## What you are asked to do:
Give back exactly the lines running from the line that holds "Reconstruct the object" through the line that holds "crop_a = 26; // [15:1:60]", ends included, and no other lines.

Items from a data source
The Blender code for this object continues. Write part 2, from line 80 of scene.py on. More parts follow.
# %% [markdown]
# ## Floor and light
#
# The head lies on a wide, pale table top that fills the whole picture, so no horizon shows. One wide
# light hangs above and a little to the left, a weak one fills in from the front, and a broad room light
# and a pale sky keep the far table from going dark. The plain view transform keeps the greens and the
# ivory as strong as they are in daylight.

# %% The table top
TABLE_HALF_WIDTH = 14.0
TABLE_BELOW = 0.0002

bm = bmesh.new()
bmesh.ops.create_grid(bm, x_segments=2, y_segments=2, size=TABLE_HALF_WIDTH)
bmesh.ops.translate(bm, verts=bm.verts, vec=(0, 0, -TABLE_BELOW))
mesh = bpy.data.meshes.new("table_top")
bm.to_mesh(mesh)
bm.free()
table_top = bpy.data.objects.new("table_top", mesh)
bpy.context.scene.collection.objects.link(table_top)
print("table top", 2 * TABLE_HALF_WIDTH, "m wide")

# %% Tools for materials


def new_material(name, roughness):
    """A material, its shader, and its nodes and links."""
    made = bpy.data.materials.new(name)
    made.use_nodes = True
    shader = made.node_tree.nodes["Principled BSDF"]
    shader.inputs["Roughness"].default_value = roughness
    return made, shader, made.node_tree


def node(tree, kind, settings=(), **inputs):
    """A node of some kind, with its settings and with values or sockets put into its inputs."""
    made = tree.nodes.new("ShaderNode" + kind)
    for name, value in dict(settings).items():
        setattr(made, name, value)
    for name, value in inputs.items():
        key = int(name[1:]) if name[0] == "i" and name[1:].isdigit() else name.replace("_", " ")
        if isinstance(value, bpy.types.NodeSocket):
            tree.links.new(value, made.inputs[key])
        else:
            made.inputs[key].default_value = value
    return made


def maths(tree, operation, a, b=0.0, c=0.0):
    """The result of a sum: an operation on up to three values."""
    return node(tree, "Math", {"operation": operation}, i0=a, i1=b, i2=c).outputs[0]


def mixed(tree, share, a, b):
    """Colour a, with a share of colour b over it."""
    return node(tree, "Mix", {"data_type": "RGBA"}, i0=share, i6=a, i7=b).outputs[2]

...

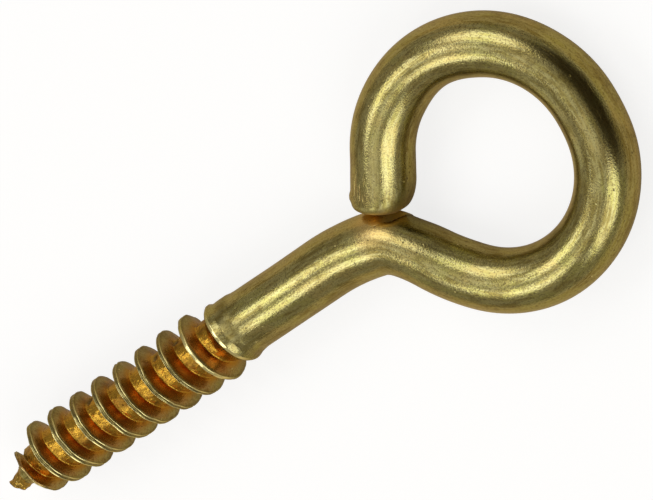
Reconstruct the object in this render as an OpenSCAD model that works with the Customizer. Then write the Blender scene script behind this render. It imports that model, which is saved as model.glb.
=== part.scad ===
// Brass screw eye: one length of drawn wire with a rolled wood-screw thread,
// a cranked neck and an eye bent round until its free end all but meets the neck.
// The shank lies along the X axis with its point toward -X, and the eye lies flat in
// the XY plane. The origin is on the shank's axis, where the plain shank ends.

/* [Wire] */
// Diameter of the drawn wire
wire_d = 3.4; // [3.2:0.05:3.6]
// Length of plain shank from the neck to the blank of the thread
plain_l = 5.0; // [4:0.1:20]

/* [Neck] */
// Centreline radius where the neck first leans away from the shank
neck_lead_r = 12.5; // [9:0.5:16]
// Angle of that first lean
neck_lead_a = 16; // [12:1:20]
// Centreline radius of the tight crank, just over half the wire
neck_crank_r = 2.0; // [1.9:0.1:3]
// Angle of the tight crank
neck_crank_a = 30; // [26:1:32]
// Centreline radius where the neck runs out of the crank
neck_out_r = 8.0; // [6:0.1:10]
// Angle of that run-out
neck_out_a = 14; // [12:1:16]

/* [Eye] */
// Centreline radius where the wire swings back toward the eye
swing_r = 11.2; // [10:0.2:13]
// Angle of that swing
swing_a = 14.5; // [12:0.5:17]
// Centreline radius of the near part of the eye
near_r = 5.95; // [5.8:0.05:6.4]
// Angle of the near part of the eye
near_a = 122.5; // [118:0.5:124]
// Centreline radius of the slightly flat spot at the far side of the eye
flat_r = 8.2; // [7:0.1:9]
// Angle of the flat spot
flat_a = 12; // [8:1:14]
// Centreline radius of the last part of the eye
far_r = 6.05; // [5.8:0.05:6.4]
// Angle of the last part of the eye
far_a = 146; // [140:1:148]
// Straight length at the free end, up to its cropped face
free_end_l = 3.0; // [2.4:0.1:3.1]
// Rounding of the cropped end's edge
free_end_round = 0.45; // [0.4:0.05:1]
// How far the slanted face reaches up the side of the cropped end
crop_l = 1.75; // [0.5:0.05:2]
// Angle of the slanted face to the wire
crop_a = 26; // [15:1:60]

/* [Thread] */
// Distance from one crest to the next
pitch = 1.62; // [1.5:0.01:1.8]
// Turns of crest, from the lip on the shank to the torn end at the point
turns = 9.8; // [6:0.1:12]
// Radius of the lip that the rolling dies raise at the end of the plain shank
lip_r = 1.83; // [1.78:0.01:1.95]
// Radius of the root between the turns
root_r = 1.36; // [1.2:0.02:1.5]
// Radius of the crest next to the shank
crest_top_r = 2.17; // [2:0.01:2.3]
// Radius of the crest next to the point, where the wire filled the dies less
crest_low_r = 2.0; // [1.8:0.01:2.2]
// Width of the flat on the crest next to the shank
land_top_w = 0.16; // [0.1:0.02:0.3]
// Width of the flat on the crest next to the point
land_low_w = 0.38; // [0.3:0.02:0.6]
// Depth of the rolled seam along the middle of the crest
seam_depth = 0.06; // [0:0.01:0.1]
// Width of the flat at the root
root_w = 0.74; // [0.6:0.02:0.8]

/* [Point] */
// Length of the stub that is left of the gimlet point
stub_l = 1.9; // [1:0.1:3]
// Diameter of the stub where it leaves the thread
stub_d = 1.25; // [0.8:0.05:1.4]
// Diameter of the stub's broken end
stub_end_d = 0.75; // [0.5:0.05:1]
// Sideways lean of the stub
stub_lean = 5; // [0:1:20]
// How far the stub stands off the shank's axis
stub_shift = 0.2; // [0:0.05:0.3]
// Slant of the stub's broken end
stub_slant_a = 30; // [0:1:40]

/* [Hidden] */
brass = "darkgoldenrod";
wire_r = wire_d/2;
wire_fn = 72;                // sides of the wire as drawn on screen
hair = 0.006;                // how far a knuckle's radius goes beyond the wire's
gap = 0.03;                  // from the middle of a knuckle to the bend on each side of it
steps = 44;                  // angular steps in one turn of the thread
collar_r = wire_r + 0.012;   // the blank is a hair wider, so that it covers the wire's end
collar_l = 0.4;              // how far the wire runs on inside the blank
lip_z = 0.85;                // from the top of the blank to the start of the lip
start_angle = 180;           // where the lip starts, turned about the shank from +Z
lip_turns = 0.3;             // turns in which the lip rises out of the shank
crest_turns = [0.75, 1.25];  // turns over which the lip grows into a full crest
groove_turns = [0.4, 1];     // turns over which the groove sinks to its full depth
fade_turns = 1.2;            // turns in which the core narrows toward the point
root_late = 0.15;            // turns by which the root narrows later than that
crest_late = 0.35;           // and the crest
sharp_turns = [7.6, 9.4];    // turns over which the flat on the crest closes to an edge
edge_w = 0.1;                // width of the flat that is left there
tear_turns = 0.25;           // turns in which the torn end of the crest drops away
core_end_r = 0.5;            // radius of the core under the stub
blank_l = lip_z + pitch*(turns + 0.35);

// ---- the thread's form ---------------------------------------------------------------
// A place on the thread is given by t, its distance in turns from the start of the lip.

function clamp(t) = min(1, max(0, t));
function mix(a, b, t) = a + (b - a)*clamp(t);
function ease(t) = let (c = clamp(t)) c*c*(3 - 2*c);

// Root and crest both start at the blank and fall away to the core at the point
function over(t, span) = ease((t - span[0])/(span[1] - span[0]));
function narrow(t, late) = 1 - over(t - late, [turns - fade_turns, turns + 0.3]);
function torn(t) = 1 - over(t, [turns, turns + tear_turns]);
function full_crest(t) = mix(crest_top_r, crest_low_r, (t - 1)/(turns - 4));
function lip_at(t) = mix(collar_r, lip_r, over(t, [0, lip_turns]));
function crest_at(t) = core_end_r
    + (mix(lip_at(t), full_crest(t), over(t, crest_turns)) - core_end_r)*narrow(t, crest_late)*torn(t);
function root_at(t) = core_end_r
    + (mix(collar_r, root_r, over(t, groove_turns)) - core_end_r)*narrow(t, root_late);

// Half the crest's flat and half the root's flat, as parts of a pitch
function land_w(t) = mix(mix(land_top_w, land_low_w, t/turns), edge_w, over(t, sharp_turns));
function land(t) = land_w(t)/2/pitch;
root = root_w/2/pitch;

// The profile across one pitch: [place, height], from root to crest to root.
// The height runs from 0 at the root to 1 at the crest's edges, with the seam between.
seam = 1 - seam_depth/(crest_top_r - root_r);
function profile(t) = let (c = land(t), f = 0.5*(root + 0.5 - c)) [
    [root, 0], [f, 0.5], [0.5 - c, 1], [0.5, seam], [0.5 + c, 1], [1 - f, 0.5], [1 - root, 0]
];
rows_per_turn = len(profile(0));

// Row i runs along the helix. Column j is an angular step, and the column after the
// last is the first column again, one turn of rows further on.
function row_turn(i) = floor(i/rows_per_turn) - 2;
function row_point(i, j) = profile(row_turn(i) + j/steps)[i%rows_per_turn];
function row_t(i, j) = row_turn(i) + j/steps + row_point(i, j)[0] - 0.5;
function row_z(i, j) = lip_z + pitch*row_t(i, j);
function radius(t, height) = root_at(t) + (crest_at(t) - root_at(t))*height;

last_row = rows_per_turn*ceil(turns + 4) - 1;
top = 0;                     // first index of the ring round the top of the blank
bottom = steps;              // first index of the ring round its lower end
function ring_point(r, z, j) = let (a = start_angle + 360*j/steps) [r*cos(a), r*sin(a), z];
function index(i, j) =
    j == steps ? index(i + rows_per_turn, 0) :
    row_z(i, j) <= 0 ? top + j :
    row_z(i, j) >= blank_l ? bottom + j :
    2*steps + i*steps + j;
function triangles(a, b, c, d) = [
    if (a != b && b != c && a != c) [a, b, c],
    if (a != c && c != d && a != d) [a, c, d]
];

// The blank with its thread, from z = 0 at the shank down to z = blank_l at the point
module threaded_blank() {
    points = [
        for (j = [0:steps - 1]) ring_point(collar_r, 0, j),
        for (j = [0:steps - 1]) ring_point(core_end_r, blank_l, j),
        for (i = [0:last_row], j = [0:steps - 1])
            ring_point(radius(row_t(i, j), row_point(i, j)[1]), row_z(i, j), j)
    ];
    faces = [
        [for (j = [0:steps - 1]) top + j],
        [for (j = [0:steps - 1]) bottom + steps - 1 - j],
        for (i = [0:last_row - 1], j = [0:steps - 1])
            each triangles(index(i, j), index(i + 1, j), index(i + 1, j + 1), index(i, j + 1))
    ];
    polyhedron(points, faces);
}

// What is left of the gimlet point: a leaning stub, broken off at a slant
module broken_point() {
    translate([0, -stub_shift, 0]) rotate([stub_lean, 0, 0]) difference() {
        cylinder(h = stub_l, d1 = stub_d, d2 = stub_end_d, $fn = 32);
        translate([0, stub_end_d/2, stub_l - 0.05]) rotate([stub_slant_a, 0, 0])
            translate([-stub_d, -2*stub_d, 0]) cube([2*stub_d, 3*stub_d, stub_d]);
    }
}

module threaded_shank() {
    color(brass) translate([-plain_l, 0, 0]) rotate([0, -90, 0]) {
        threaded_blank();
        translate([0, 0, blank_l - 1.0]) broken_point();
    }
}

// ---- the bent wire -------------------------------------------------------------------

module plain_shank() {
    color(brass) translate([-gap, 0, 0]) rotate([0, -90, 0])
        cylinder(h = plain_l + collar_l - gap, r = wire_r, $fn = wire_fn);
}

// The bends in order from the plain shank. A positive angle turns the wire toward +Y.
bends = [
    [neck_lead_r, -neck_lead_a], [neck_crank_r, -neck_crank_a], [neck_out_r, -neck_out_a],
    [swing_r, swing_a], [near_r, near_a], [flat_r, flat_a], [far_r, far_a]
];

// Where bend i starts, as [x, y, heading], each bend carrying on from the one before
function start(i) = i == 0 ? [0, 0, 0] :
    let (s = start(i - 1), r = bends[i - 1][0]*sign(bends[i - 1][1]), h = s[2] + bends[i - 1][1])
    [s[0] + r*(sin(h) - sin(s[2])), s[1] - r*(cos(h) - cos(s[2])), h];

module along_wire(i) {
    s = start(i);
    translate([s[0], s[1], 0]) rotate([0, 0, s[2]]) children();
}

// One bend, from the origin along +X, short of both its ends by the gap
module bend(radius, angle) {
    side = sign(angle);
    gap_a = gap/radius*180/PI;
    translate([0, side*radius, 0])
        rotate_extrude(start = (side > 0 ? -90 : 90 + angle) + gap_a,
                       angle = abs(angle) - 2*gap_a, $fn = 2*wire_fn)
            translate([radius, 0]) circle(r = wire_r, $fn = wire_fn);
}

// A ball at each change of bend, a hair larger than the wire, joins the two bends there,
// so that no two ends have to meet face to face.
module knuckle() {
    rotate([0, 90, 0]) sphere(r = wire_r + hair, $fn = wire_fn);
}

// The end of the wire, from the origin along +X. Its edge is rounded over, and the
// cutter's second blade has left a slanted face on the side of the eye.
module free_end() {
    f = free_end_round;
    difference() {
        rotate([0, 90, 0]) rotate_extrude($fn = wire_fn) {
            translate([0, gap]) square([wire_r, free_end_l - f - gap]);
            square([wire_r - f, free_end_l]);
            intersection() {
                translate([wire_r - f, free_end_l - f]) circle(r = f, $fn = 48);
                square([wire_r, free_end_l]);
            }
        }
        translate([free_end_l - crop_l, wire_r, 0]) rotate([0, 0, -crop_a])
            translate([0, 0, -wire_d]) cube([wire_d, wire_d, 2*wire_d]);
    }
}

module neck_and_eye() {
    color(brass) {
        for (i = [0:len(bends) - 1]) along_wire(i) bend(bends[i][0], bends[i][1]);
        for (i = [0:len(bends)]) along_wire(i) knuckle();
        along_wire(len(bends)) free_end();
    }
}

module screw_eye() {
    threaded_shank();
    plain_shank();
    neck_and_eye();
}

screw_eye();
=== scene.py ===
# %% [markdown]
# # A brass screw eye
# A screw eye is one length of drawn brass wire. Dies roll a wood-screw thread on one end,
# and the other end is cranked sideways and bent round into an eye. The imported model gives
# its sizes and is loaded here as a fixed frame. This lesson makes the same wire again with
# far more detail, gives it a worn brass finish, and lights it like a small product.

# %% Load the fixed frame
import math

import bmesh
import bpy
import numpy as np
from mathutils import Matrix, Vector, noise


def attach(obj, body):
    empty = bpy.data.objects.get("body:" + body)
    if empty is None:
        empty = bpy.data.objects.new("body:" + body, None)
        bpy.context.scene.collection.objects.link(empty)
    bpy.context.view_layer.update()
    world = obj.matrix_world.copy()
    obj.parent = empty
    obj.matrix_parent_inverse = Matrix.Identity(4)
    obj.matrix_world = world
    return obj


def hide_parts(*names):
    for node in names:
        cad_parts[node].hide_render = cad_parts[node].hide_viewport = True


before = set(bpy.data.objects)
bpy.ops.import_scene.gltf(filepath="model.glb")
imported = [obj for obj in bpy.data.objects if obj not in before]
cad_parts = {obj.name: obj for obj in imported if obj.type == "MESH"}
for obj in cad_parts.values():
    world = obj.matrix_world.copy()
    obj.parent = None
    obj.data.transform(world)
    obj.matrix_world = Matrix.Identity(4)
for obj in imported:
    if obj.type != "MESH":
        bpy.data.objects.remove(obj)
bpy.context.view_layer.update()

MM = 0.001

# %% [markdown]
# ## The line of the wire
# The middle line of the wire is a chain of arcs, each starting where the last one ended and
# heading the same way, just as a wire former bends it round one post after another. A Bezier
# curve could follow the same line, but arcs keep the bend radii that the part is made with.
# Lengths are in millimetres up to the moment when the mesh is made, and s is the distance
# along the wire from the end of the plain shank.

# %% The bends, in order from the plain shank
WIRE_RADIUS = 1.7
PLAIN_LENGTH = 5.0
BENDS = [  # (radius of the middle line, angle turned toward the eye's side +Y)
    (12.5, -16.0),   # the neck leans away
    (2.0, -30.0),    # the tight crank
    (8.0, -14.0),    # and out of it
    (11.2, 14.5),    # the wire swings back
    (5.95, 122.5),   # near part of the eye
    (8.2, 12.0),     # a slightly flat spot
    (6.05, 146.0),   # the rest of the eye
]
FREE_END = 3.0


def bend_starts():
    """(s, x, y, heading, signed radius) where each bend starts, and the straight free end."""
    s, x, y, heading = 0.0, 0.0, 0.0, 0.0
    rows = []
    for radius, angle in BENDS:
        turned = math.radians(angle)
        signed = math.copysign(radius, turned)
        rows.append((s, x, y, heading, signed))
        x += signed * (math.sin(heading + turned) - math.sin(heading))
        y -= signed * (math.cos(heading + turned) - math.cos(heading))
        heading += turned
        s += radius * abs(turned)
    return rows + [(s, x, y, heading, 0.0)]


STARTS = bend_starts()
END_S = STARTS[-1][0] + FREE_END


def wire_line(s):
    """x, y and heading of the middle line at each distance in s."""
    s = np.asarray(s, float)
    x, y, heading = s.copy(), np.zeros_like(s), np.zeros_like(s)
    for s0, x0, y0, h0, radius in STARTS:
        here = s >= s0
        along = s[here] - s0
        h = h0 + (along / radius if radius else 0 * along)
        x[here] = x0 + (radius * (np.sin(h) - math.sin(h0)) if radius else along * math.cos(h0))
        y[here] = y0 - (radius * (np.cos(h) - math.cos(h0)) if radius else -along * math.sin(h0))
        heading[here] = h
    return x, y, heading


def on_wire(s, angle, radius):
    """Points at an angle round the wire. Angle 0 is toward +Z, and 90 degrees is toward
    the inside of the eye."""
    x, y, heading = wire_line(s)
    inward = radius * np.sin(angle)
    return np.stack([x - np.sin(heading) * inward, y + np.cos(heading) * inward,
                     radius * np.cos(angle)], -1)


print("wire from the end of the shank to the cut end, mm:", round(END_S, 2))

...

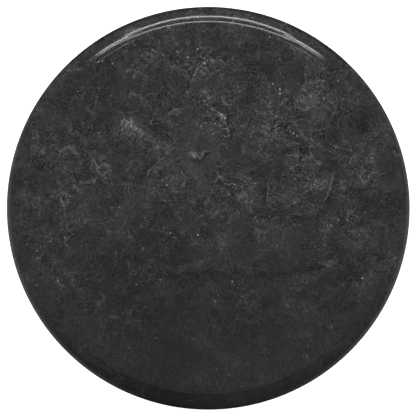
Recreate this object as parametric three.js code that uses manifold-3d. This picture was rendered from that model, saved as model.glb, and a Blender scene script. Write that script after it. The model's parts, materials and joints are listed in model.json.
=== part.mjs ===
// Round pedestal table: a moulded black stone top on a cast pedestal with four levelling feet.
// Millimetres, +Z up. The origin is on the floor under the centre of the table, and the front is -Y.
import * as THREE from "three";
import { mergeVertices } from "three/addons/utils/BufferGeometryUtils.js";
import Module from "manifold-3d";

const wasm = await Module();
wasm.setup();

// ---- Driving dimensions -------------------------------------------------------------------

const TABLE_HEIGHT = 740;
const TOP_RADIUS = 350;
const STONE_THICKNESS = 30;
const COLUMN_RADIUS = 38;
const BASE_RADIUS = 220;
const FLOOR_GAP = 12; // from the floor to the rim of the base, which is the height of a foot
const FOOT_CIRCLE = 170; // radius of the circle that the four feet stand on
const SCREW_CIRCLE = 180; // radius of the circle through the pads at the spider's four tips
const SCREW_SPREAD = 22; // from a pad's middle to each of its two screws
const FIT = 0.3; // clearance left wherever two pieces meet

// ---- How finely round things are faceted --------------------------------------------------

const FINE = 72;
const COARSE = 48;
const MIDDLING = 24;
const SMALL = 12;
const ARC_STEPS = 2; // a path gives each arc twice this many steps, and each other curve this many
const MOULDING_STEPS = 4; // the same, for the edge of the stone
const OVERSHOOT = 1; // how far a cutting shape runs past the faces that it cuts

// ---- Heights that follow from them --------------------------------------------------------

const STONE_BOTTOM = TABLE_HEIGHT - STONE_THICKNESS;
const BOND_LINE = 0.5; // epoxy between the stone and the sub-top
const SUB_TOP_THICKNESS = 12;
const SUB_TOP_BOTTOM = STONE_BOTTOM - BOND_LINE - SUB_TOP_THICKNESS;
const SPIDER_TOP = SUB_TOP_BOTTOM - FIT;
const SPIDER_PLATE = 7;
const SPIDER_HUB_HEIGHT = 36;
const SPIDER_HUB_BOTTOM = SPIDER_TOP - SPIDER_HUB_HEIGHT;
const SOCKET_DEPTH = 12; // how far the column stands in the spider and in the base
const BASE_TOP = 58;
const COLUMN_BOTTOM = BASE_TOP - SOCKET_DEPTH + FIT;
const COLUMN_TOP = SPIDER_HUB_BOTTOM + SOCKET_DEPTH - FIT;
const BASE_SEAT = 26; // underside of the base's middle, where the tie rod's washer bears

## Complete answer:
Reconstruct the object in this render as an OpenSCAD model that works with the Customizer. Then write the Blender scene script behind this render. It imports that model, which is saved as model.glb.
=== part.scad ===
// Brass screw eye: one length of drawn wire with a rolled wood-screw thread,
// a cranked neck and an eye bent round until its free end all but meets the neck.
// The shank lies along the X axis with its point toward -X, and the eye lies flat in
// the XY plane. The origin is on the shank's axis, where the plain shank ends.

/* [Wire] */
// Diameter of the drawn wire
wire_d = 3.4; // [3.2:0.05:3.6]
// Length of plain shank from the neck to the blank of the thread
plain_l = 5.0; // [4:0.1:20]

/* [Neck] */
// Centreline radius where the neck first leans away from the shank
neck_lead_r = 12.5; // [9:0.5:16]
// Angle of that first lean
neck_lead_a = 16; // [12:1:20]
// Centreline radius of the tight crank, just over half the wire
neck_crank_r = 2.0; // [1.9:0.1:3]
// Angle of the tight crank
neck_crank_a = 30; // [26:1:32]
// Centreline radius where the neck runs out of the crank
neck_out_r = 8.0; // [6:0.1:10]
// Angle of that run-out
neck_out_a = 14; // [12:1:16]

/* [Eye] */
// Centreline radius where the wire swings back toward the eye
swing_r = 11.2; // [10:0.2:13]
// Angle of that swing
swing_a = 14.5; // [12:0.5:17]
// Centreline radius of the near part of the eye
near_r = 5.95; // [5.8:0.05:6.4]
// Angle of the near part of the eye
near_a = 122.5; // [118:0.5:124]
// Centreline radius of the slightly flat spot at the far side of the eye
flat_r = 8.2; // [7:0.1:9]
// Angle of the flat spot
flat_a = 12; // [8:1:14]
// Centreline radius of the last part of the eye
far_r = 6.05; // [5.8:0.05:6.4]
// Angle of the last part of the eye
far_a = 146; // [140:1:148]
// Straight length at the free end, up to its cropped face
free_end_l = 3.0; // [2.4:0.1:3.1]
// Rounding of the cropped end's edge
free_end_round = 0.45; // [0.4:0.05:1]
// How far the slanted face reaches up the side of the cropped end
crop_l = 1.75; // [0.5:0.05:2]
// Angle of the slanted face to the wire
crop_a = 26; // [15:1:60]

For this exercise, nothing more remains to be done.